## Short exercise
Extract the listing below in full, unchanged.

## Given information
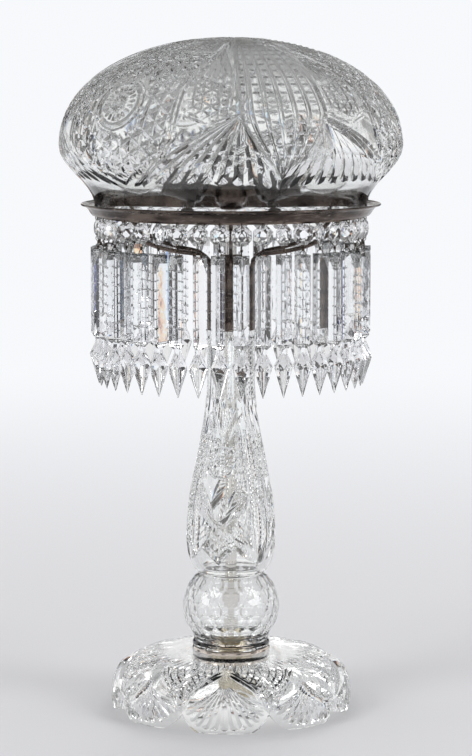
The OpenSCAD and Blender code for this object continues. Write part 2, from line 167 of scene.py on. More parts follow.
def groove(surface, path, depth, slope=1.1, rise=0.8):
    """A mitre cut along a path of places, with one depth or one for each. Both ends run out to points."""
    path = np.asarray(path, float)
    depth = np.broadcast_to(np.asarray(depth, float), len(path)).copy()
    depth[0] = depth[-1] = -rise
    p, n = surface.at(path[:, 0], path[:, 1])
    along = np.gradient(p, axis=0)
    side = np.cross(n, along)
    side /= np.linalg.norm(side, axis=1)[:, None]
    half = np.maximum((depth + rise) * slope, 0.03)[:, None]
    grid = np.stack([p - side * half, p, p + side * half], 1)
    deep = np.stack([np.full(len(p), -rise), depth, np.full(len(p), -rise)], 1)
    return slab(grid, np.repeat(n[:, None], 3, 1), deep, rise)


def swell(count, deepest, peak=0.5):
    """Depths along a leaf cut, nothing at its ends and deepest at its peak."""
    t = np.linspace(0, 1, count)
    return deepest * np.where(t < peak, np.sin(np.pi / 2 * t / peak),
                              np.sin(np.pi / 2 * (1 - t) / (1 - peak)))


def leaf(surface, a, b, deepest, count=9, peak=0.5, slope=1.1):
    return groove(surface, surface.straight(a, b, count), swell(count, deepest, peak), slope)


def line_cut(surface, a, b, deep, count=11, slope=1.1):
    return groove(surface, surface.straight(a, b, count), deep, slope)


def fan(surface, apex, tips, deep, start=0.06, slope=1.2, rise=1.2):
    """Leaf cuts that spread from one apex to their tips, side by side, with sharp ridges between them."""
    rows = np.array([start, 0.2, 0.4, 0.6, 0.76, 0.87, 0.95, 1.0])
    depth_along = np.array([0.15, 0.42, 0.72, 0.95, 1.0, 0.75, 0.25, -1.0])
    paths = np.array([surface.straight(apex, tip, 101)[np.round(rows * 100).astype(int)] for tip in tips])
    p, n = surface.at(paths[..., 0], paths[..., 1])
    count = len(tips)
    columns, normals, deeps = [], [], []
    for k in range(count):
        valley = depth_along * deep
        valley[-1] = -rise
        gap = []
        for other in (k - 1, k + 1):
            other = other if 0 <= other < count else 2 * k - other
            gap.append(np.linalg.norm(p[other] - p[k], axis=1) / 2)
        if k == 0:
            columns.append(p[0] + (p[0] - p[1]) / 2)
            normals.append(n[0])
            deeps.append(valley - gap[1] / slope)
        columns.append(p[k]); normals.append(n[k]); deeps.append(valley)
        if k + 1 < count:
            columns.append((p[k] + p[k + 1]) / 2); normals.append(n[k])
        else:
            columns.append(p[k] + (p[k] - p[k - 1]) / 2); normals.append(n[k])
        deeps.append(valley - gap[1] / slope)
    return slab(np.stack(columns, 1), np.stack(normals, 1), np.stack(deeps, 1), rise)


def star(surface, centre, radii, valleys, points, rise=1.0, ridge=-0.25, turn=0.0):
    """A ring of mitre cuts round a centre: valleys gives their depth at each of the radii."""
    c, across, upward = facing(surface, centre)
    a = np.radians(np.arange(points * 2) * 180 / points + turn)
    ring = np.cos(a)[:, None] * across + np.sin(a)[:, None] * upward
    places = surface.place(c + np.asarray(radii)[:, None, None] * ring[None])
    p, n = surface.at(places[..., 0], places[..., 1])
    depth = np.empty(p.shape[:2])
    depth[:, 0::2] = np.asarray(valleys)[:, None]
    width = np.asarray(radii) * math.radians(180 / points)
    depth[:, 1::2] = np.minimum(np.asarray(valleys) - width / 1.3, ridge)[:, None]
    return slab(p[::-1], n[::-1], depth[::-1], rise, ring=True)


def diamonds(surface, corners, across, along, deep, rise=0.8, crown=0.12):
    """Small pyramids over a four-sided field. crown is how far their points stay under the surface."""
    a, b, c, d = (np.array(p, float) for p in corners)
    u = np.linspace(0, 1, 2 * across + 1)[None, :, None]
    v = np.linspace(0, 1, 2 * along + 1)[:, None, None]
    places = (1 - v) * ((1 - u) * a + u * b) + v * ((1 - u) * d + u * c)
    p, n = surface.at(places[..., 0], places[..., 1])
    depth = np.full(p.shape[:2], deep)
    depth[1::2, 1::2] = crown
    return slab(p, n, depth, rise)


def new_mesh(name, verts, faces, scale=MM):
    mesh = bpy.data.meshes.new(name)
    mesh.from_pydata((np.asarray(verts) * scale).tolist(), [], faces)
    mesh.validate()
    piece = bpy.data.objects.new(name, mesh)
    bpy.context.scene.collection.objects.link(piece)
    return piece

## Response
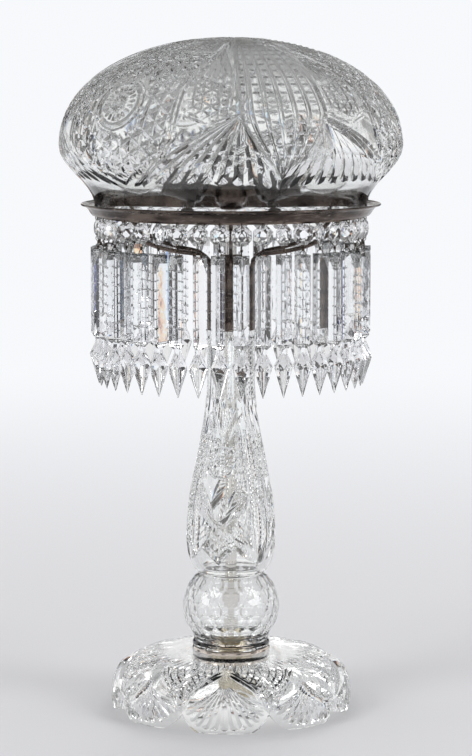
The OpenSCAD and Blender code for this object continues. Write part 2, from line 167 of scene.py on. More parts follow.
def groove(surface, path, depth, slope=1.1, rise=0.8):
    """A mitre cut along a path of places, with one depth or one for each. Both ends run out to points."""
    path = np.asarray(path, float)
    depth = np.broadcast_to(np.asarray(depth, float), len(path)).copy()
    depth[0] = depth[-1] = -rise
    p, n = surface.at(path[:, 0], path[:, 1])
    along = np.gradient(p, axis=0)
    side = np.cross(n, along)
    side /= np.linalg.norm(side, axis=1)[:, None]
    half = np.maximum((depth + rise) * slope, 0.03)[:, None]
    grid = np.stack([p - side * half, p, p + side * half], 1)
    deep = np.stack([np.full(len(p), -rise), depth, np.full(len(p), -rise)], 1)
    return slab(grid, np.repeat(n[:, None], 3, 1), deep, rise)


def swell(count, deepest, peak=0.5):
    """Depths along a leaf cut, nothing at its ends and deepest at its peak."""
    t = np.linspace(0, 1, count)
    return deepest * np.where(t < peak, np.sin(np.pi / 2 * t / peak),
                              np.sin(np.pi / 2 * (1 - t) / (1 - peak)))


def leaf(surface, a, b, deepest, count=9, peak=0.5, slope=1.1):
    return groove(surface, surface.straight(a, b, count), swell(count, deepest, peak), slope)


def line_cut(surface, a, b, deep, count=11, slope=1.1):
    return groove(surface, surface.straight(a, b, count), deep, slope)


def fan(surface, apex, tips, deep, start=0.06, slope=1.2, rise=1.2):
    """Leaf cuts that spread from one apex to their tips, side by side, with sharp ridges between them."""
    rows = np.array([start, 0.2, 0.4, 0.6, 0.76, 0.87, 0.95, 1.0])
    depth_along = np.array([0.15, 0.42, 0.72, 0.95, 1.0, 0.75, 0.25, -1.0])
    paths = np.array([surface.straight(apex, tip, 101)[np.round(rows * 100).astype(int)] for tip in tips])
    p, n = surface.at(paths[..., 0], paths[..., 1])
    count = len(tips)
    columns, normals, deeps = [], [], []
    for k in range(count):
        valley = depth_along * deep
        valley[-1] = -rise
        gap = []
        for other in (k - 1, k + 1):
            other = other if 0 <= other < count else 2 * k - other
            gap.append(np.linalg.norm(p[other] - p[k], axis=1) / 2)
        if k == 0:
            columns.append(p[0] + (p[0] - p[1]) / 2)
            normals.append(n[0])
            deeps.append(valley - gap[1] / slope)
        columns.append(p[k]); normals.append(n[k]); deeps.append(valley)
        if k + 1 < count:
            columns.append((p[k] + p[k + 1]) / 2); normals.append(n[k])
        else:
            columns.append(p[k] + (p[k] - p[k - 1]) / 2); normals.append(n[k])
        deeps.append(valley - gap[1] / slope)
    return slab(np.stack(columns, 1), np.stack(normals, 1), np.stack(deeps, 1), rise)


def star(surface, centre, radii, valleys, points, rise=1.0, ridge=-0.25, turn=0.0):
    """A ring of mitre cuts round a centre: valleys gives their depth at each of the radii."""
    c, across, upward = facing(surface, centre)
    a = np.radians(np.arange(points * 2) * 180 / points + turn)
    ring = np.cos(a)[:, None] * across + np.sin(a)[:, None] * upward
    places = surface.place(c + np.asarray(radii)[:, None, None] * ring[None])
    p, n = surface.at(places[..., 0], places[..., 1])
    depth = np.empty(p.shape[:2])
    depth[:, 0::2] = np.asarray(valleys)[:, None]
    width = np.asarray(radii) * math.radians(180 / points)
    depth[:, 1::2] = np.minimum(np.asarray(valleys) - width / 1.3, ridge)[:, None]
    return slab(p[::-1], n[::-1], depth[::-1], rise, ring=True)


def diamonds(surface, corners, across, along, deep, rise=0.8, crown=0.12):
    """Small pyramids over a four-sided field. crown is how far their points stay under the surface."""
    a, b, c, d = (np.array(p, float) for p in corners)
    u = np.linspace(0, 1, 2 * across + 1)[None, :, None]
    v = np.linspace(0, 1, 2 * along + 1)[:, None, None]
    places = (1 - v) * ((1 - u) * a + u * b) + v * ((1 - u) * d + u * c)
    p, n = surface.at(places[..., 0], places[..., 1])
    depth = np.full(p.shape[:2], deep)
    depth[1::2, 1::2] = crown
    return slab(p, n, depth, rise)


def new_mesh(name, verts, faces, scale=MM):
    mesh = bpy.data.meshes.new(name)
    mesh.from_pydata((np.asarray(verts) * scale).tolist(), [], faces)
    mesh.validate()
    piece = bpy.data.objects.new(name, mesh)
    bpy.context.scene.collection.objects.link(piece)
    return piece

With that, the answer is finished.